--- START PROVIDED DATA ---
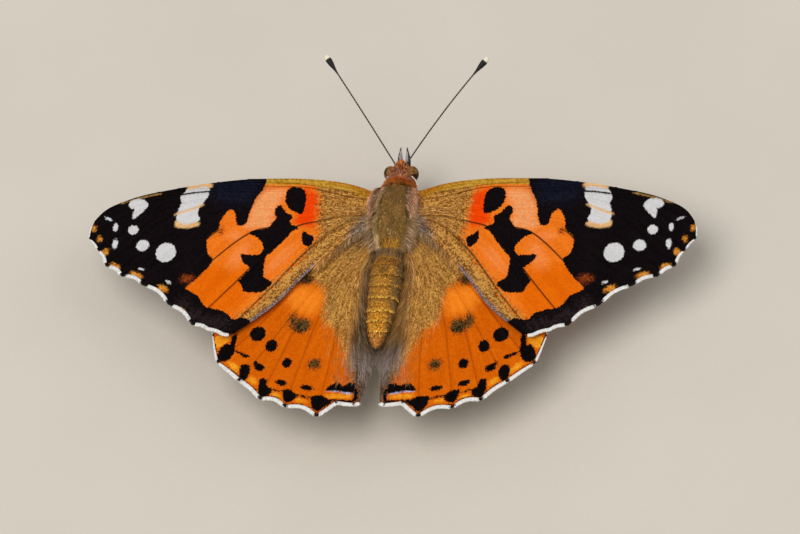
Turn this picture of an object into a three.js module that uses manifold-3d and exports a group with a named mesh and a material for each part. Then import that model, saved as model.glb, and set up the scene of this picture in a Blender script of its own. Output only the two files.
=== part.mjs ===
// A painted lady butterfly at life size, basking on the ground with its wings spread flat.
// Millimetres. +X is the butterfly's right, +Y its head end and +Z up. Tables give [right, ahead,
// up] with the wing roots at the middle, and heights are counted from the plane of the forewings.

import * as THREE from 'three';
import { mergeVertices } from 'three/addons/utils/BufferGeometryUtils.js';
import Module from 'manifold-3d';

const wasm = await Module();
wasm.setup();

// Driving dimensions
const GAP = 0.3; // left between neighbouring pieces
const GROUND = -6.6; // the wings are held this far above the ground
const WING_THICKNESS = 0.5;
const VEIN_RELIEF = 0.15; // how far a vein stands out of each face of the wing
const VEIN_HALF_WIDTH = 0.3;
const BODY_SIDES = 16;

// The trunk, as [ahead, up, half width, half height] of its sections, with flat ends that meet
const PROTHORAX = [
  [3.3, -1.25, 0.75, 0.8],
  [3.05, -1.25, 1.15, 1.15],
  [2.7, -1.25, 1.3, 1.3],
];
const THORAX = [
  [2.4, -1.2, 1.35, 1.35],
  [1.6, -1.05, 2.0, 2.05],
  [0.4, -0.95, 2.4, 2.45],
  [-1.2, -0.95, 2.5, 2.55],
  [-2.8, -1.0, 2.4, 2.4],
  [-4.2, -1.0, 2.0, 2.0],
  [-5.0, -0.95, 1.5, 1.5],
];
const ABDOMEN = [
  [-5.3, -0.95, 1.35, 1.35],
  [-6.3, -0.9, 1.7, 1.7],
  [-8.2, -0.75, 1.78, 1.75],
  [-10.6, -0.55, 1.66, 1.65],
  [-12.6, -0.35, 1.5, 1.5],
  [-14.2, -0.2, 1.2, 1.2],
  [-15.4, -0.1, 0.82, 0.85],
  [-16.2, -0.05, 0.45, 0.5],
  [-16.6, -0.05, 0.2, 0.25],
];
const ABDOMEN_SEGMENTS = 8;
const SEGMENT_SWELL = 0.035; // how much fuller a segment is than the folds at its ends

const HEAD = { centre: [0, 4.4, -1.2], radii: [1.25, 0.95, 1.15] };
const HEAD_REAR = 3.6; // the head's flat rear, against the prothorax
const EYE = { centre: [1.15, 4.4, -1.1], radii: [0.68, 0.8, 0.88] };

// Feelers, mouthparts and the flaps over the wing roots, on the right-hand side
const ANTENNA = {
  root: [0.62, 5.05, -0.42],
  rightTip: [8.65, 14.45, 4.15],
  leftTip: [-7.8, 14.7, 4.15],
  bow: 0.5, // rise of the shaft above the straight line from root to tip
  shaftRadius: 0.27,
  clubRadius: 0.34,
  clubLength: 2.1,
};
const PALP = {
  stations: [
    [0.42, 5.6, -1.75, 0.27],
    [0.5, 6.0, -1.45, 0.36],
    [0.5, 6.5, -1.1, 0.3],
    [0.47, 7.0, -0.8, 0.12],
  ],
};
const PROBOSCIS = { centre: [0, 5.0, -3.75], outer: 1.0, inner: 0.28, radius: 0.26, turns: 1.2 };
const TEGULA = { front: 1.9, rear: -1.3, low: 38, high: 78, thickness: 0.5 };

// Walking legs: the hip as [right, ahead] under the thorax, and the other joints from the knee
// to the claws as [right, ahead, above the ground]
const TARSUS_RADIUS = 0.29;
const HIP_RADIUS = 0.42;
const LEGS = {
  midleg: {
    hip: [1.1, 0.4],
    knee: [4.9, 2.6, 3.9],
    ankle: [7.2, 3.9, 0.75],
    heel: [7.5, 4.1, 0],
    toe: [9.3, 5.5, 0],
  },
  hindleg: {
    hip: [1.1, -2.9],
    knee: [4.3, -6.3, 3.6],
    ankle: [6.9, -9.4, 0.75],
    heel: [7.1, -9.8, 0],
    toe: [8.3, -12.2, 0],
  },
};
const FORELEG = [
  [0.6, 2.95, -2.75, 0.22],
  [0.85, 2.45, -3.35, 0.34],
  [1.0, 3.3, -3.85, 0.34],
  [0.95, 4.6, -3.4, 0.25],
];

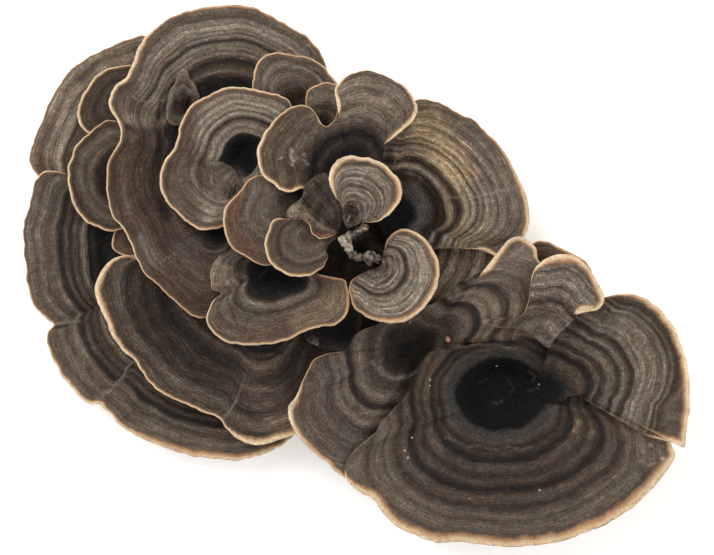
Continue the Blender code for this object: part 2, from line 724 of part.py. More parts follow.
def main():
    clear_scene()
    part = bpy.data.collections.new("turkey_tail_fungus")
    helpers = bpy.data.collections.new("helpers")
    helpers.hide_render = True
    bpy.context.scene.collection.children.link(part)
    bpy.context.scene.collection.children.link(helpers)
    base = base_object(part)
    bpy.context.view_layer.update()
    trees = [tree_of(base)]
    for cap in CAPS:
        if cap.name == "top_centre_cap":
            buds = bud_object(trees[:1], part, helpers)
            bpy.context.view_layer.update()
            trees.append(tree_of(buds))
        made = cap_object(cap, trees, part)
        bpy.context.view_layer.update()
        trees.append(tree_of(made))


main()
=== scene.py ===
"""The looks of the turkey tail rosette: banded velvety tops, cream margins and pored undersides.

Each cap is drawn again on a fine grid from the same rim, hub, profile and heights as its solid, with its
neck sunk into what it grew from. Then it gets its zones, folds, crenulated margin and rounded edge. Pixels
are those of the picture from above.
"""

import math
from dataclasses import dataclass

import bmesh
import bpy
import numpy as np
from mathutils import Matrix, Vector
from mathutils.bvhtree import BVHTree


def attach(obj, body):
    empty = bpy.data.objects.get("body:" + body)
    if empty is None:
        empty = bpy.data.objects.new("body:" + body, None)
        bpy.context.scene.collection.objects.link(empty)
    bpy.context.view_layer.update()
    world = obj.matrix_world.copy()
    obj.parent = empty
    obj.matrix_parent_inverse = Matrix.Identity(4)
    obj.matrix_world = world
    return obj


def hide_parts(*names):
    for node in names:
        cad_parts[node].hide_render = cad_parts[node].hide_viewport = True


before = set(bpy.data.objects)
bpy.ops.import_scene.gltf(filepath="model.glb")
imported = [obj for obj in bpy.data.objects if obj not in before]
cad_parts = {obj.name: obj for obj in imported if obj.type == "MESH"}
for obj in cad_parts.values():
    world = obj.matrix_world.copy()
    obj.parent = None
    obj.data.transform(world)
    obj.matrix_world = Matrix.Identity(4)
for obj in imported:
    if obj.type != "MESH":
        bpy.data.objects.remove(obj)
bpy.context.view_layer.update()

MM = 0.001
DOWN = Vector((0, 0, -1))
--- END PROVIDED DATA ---
EXERCISE DIRECTIONS:
Go through the data and return every record exactly.

IN RESPONSE:
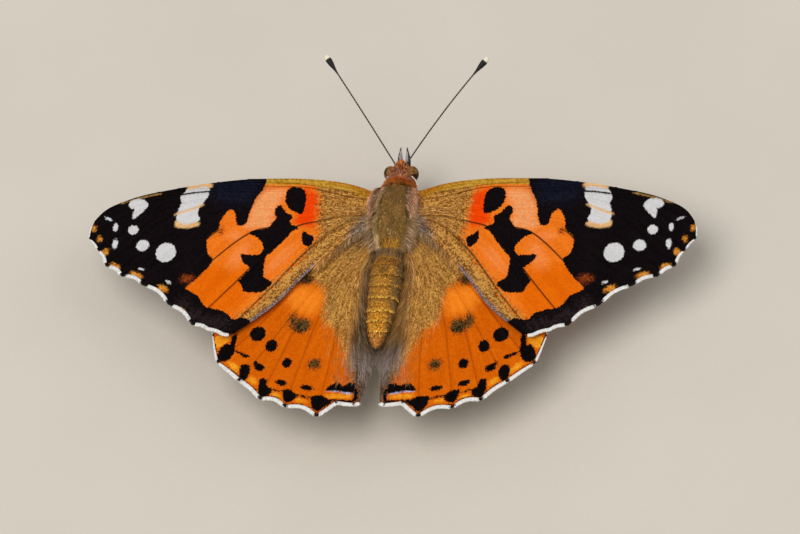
Turn this picture of an object into a three.js module that uses manifold-3d and exports a group with a named mesh and a material for each part. Then import that model, saved as model.glb, and set up the scene of this picture in a Blender script of its own. Output only the two files.
=== part.mjs ===
// A painted lady butterfly at life size, basking on the ground with its wings spread flat.
// Millimetres. +X is the butterfly's right, +Y its head end and +Z up. Tables give [right, ahead,
// up] with the wing roots at the middle, and heights are counted from the plane of the forewings.

import * as THREE from 'three';
import { mergeVertices } from 'three/addons/utils/BufferGeometryUtils.js';
import Module from 'manifold-3d';

const wasm = await Module();
wasm.setup();

// Driving dimensions
const GAP = 0.3; // left between neighbouring pieces
const GROUND = -6.6; // the wings are held this far above the ground
const WING_THICKNESS = 0.5;
const VEIN_RELIEF = 0.15; // how far a vein stands out of each face of the wing
const VEIN_HALF_WIDTH = 0.3;
const BODY_SIDES = 16;

// The trunk, as [ahead, up, half width, half height] of its sections, with flat ends that meet
const PROTHORAX = [
  [3.3, -1.25, 0.75, 0.8],
  [3.05, -1.25, 1.15, 1.15],
  [2.7, -1.25, 1.3, 1.3],
];
const THORAX = [
  [2.4, -1.2, 1.35, 1.35],
  [1.6, -1.05, 2.0, 2.05],
  [0.4, -0.95, 2.4, 2.45],
  [-1.2, -0.95, 2.5, 2.55],
  [-2.8, -1.0, 2.4, 2.4],
  [-4.2, -1.0, 2.0, 2.0],
  [-5.0, -0.95, 1.5, 1.5],
];
const ABDOMEN = [
  [-5.3, -0.95, 1.35, 1.35],
  [-6.3, -0.9, 1.7, 1.7],
  [-8.2, -0.75, 1.78, 1.75],
  [-10.6, -0.55, 1.66, 1.65],
  [-12.6, -0.35, 1.5, 1.5],
  [-14.2, -0.2, 1.2, 1.2],
  [-15.4, -0.1, 0.82, 0.85],
  [-16.2, -0.05, 0.45, 0.5],
  [-16.6, -0.05, 0.2, 0.25],
];
const ABDOMEN_SEGMENTS = 8;
const SEGMENT_SWELL = 0.035; // how much fuller a segment is than the folds at its ends

const HEAD = { centre: [0, 4.4, -1.2], radii: [1.25, 0.95, 1.15] };
const HEAD_REAR = 3.6; // the head's flat rear, against the prothorax
const EYE = { centre: [1.15, 4.4, -1.1], radii: [0.68, 0.8, 0.88] };

// Feelers, mouthparts and the flaps over the wing roots, on the right-hand side
const ANTENNA = {
  root: [0.62, 5.05, -0.42],
  rightTip: [8.65, 14.45, 4.15],
  leftTip: [-7.8, 14.7, 4.15],
  bow: 0.5, // rise of the shaft above the straight line from root to tip
  shaftRadius: 0.27,
  clubRadius: 0.34,
  clubLength: 2.1,
};
const PALP = {
  stations: [
    [0.42, 5.6, -1.75, 0.27],
    [0.5, 6.0, -1.45, 0.36],
    [0.5, 6.5, -1.1, 0.3],
    [0.47, 7.0, -0.8, 0.12],
  ],
};
const PROBOSCIS = { centre: [0, 5.0, -3.75], outer: 1.0, inner: 0.28, radius: 0.26, turns: 1.2 };
const TEGULA = { front: 1.9, rear: -1.3, low: 38, high: 78, thickness: 0.5 };

// Walking legs: the hip as [right, ahead] under the thorax, and the other joints from the knee
// to the claws as [right, ahead, above the ground]
const TARSUS_RADIUS = 0.29;
const HIP_RADIUS = 0.42;
const LEGS = {
  midleg: {
    hip: [1.1, 0.4],
    knee: [4.9, 2.6, 3.9],
    ankle: [7.2, 3.9, 0.75],
    heel: [7.5, 4.1, 0],
    toe: [9.3, 5.5, 0],
  },
  hindleg: {
    hip: [1.1, -2.9],
    knee: [4.3, -6.3, 3.6],
    ankle: [6.9, -9.4, 0.75],
    heel: [7.1, -9.8, 0],
    toe: [8.3, -12.2, 0],
  },
};
const FORELEG = [
  [0.6, 2.95, -2.75, 0.22],
  [0.85, 2.45, -3.35, 0.34],
  [1.0, 3.3, -3.85, 0.34],
  [0.95, 4.6, -3.4, 0.25],
];

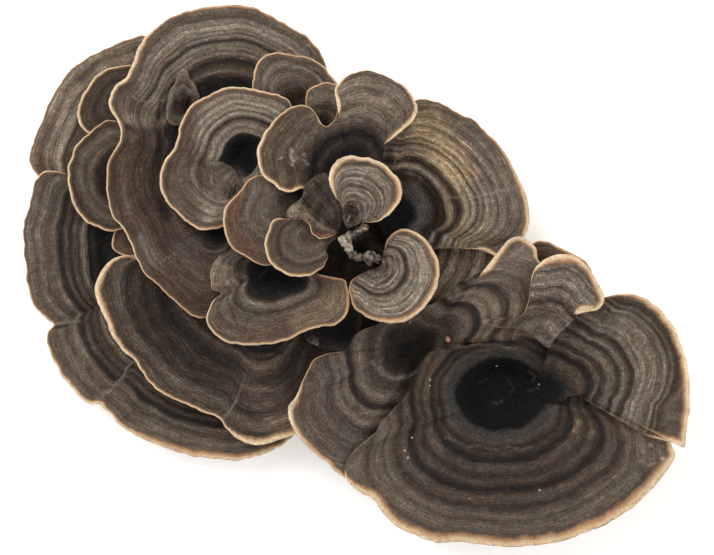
Continue the Blender code for this object: part 2, from line 724 of part.py. More parts follow.
def main():
    clear_scene()
    part = bpy.data.collections.new("turkey_tail_fungus")
    helpers = bpy.data.collections.new("helpers")
    helpers.hide_render = True
    bpy.context.scene.collection.children.link(part)
    bpy.context.scene.collection.children.link(helpers)
    base = base_object(part)
    bpy.context.view_layer.update()
    trees = [tree_of(base)]
    for cap in CAPS:
        if cap.name == "top_centre_cap":
            buds = bud_object(trees[:1], part, helpers)
            bpy.context.view_layer.update()
            trees.append(tree_of(buds))
        made = cap_object(cap, trees, part)
        bpy.context.view_layer.update()
        trees.append(tree_of(made))


main()
=== scene.py ===
"""The looks of the turkey tail rosette: banded velvety tops, cream margins and pored undersides.

Each cap is drawn again on a fine grid from the same rim, hub, profile and heights as its solid, with its
neck sunk into what it grew from. Then it gets its zones, folds, crenulated margin and rounded edge. Pixels
are those of the picture from above.
"""

import math
from dataclasses import dataclass

import bmesh
import bpy
import numpy as np
from mathutils import Matrix, Vector
from mathutils.bvhtree import BVHTree


def attach(obj, body):
    empty = bpy.data.objects.get("body:" + body)
    if empty is None:
        empty = bpy.data.objects.new("body:" + body, None)
        bpy.context.scene.collection.objects.link(empty)
    bpy.context.view_layer.update()
    world = obj.matrix_world.copy()
    obj.parent = empty
    obj.matrix_parent_inverse = Matrix.Identity(4)
    obj.matrix_world = world
    return obj


def hide_parts(*names):
    for node in names:
        cad_parts[node].hide_render = cad_parts[node].hide_viewport = True


before = set(bpy.data.objects)
bpy.ops.import_scene.gltf(filepath="model.glb")
imported = [obj for obj in bpy.data.objects if obj not in before]
cad_parts = {obj.name: obj for obj in imported if obj.type == "MESH"}
for obj in cad_parts.values():
    world = obj.matrix_world.copy()
    obj.parent = None
    obj.data.transform(world)
    obj.matrix_world = Matrix.Identity(4)
for obj in imported:
    if obj.type != "MESH":
        bpy.data.objects.remove(obj)
bpy.context.view_layer.update()

MM = 0.001
DOWN = Vector((0, 0, -1))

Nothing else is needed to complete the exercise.